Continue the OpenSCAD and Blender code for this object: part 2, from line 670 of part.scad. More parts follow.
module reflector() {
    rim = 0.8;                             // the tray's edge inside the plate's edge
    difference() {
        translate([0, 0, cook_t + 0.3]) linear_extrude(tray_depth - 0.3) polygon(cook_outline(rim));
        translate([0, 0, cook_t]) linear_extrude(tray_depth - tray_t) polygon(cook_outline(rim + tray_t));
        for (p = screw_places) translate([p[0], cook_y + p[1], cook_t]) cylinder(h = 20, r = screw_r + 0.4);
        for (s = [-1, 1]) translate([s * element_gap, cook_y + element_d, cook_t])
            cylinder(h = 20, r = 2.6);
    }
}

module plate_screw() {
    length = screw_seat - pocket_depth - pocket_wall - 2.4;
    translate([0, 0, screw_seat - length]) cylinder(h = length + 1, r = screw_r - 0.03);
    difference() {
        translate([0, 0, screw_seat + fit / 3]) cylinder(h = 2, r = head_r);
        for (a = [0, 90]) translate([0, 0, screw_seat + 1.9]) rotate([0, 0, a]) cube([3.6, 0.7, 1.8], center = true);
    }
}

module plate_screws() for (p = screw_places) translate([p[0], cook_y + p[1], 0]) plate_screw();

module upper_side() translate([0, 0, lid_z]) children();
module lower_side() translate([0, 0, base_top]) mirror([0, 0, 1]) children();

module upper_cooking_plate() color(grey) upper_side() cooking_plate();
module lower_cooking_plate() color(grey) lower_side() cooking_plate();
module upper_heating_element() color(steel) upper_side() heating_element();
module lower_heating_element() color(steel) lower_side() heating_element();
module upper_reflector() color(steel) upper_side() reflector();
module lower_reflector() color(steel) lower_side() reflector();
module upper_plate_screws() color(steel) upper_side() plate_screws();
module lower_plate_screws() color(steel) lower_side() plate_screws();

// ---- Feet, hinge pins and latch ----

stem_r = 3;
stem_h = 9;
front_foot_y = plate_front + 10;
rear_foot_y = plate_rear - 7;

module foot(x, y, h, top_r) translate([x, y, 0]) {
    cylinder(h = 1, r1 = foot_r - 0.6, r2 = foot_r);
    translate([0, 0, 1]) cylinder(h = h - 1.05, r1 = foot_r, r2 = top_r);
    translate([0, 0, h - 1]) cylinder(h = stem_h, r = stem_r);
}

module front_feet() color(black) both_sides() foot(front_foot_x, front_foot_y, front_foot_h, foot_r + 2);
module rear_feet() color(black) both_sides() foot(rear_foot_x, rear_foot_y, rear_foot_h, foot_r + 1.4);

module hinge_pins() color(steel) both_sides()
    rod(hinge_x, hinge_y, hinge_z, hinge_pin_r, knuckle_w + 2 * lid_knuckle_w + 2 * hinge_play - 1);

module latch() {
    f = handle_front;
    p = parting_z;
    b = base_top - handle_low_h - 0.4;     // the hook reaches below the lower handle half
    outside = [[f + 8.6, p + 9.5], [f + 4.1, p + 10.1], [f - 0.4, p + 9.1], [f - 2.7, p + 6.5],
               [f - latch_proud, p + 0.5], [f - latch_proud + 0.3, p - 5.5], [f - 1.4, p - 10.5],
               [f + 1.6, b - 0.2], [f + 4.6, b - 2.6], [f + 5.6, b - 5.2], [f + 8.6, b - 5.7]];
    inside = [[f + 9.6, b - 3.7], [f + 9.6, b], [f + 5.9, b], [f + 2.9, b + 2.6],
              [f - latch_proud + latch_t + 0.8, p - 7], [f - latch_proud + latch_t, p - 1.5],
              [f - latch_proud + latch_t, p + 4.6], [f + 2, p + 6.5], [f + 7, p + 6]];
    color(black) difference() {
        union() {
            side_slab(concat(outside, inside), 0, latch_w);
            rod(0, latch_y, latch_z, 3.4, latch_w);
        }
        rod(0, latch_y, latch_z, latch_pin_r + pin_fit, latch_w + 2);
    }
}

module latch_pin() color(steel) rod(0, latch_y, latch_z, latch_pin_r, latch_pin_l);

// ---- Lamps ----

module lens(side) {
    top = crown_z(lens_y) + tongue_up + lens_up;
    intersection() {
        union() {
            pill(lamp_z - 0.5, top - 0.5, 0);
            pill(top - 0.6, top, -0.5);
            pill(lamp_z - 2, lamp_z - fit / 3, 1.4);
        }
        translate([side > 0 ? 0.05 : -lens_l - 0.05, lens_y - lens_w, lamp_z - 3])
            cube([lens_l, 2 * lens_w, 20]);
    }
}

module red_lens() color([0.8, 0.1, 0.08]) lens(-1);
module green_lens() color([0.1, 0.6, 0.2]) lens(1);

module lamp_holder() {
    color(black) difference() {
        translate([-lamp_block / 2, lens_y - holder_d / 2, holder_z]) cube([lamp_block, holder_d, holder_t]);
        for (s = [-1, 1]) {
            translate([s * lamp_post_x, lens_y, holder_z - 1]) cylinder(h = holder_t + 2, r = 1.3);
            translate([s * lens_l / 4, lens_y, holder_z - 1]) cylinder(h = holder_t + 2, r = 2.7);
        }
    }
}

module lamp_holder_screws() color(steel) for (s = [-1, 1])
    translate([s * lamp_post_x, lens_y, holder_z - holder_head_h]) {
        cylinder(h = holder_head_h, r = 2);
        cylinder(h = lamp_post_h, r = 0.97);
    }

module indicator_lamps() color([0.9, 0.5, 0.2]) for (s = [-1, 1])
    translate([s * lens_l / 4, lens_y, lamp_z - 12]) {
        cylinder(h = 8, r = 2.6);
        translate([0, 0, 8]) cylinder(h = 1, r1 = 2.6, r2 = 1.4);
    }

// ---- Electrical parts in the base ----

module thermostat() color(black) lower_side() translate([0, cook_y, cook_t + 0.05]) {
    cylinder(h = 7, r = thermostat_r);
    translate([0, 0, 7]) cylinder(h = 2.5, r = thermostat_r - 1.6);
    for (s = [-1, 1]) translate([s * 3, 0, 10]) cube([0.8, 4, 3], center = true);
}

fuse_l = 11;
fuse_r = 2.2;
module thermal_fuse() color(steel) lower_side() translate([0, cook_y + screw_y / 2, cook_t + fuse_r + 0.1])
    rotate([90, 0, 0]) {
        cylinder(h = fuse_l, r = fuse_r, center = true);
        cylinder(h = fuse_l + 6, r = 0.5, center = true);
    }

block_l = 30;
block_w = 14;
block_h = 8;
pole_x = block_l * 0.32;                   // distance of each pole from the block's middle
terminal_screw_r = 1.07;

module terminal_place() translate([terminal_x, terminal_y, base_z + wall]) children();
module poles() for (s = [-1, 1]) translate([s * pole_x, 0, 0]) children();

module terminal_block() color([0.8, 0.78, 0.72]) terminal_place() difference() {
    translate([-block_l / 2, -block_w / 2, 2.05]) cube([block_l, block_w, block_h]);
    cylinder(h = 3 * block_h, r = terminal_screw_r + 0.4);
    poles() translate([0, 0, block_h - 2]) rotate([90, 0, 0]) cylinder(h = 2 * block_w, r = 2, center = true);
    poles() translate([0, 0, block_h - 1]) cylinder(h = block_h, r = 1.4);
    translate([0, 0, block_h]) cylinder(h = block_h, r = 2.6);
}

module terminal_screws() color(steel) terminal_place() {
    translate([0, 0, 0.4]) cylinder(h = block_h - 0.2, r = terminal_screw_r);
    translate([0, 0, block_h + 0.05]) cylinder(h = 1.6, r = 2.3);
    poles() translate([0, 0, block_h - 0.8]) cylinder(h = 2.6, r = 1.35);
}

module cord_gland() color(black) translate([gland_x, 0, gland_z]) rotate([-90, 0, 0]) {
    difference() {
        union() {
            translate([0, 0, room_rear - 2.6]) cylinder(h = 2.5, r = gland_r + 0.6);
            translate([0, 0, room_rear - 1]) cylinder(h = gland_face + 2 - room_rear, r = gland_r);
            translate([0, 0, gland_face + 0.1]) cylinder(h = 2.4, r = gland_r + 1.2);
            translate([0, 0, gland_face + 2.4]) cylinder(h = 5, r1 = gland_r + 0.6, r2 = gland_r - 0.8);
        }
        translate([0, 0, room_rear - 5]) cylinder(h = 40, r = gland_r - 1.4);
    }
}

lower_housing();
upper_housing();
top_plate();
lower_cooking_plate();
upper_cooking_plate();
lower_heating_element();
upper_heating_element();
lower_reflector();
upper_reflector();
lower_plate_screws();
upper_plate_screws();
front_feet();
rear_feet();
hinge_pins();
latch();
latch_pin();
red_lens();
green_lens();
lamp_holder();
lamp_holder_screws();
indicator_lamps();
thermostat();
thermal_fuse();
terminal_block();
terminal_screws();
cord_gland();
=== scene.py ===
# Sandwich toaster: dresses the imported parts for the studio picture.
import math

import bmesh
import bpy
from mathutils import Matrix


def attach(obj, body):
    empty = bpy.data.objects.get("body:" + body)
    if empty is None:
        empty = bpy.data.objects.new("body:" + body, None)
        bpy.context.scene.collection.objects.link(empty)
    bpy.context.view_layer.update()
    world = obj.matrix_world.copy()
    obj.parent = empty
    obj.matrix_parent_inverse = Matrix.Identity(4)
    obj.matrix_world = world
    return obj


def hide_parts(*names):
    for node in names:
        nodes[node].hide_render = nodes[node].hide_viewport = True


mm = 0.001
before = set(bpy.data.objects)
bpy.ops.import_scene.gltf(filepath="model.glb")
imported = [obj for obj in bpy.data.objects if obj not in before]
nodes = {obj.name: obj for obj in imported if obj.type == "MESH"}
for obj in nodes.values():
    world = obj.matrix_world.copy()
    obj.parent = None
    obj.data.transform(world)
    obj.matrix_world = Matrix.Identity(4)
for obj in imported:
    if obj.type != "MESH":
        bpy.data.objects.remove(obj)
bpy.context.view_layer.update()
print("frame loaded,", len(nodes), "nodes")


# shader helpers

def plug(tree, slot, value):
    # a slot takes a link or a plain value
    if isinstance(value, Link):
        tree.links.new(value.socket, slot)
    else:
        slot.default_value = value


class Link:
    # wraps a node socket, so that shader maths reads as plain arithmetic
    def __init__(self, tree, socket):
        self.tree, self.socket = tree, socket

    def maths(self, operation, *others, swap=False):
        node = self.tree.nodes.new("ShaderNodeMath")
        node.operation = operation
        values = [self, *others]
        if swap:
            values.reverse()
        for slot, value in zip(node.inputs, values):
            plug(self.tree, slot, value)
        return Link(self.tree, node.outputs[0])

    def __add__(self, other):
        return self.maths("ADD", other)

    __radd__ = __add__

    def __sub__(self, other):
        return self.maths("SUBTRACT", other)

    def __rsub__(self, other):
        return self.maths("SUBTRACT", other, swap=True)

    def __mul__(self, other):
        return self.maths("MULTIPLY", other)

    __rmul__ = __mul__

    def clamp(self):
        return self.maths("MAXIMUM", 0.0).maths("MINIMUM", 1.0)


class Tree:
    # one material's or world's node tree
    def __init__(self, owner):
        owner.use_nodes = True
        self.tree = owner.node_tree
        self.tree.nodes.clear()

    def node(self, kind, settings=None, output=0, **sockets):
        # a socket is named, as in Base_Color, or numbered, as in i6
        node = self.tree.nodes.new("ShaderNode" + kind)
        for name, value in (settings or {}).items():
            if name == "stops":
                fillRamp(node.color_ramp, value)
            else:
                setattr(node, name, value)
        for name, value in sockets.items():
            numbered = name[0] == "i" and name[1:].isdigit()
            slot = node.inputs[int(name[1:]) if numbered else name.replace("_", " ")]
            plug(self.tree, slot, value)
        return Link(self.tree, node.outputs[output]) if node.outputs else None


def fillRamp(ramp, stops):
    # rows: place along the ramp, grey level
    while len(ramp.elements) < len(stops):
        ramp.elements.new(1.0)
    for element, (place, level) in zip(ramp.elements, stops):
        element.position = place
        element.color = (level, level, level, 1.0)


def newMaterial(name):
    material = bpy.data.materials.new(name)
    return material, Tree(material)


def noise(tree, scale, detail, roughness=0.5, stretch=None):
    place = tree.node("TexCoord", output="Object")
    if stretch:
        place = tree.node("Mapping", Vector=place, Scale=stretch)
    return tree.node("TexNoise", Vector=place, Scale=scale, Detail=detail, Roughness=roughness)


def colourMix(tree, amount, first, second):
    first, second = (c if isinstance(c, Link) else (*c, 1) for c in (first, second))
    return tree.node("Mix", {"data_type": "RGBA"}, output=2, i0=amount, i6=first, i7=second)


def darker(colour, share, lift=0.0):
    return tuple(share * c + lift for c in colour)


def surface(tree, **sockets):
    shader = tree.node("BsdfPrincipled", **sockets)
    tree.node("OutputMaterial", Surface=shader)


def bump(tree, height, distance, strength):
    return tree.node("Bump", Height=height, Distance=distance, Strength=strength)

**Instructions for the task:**
Take the line containing "obj.matrix_world = world" and the line containing "# shader helpers". Write out both and all lines between, exactly, and nothing more.

**Task output:**
    obj.matrix_world = world
    return obj


def hide_parts(*names):
    for node in names:
        nodes[node].hide_render = nodes[node].hide_viewport = True


mm = 0.001
before = set(bpy.data.objects)
bpy.ops.import_scene.gltf(filepath="model.glb")
imported = [obj for obj in bpy.data.objects if obj not in before]
nodes = {obj.name: obj for obj in imported if obj.type == "MESH"}
for obj in nodes.values():
    world = obj.matrix_world.copy()
    obj.parent = None
    obj.data.transform(world)
    obj.matrix_world = Matrix.Identity(4)
for obj in imported:
    if obj.type != "MESH":
        bpy.data.objects.remove(obj)
bpy.context.view_layer.update()
print("frame loaded,", len(nodes), "nodes")


# shader helpers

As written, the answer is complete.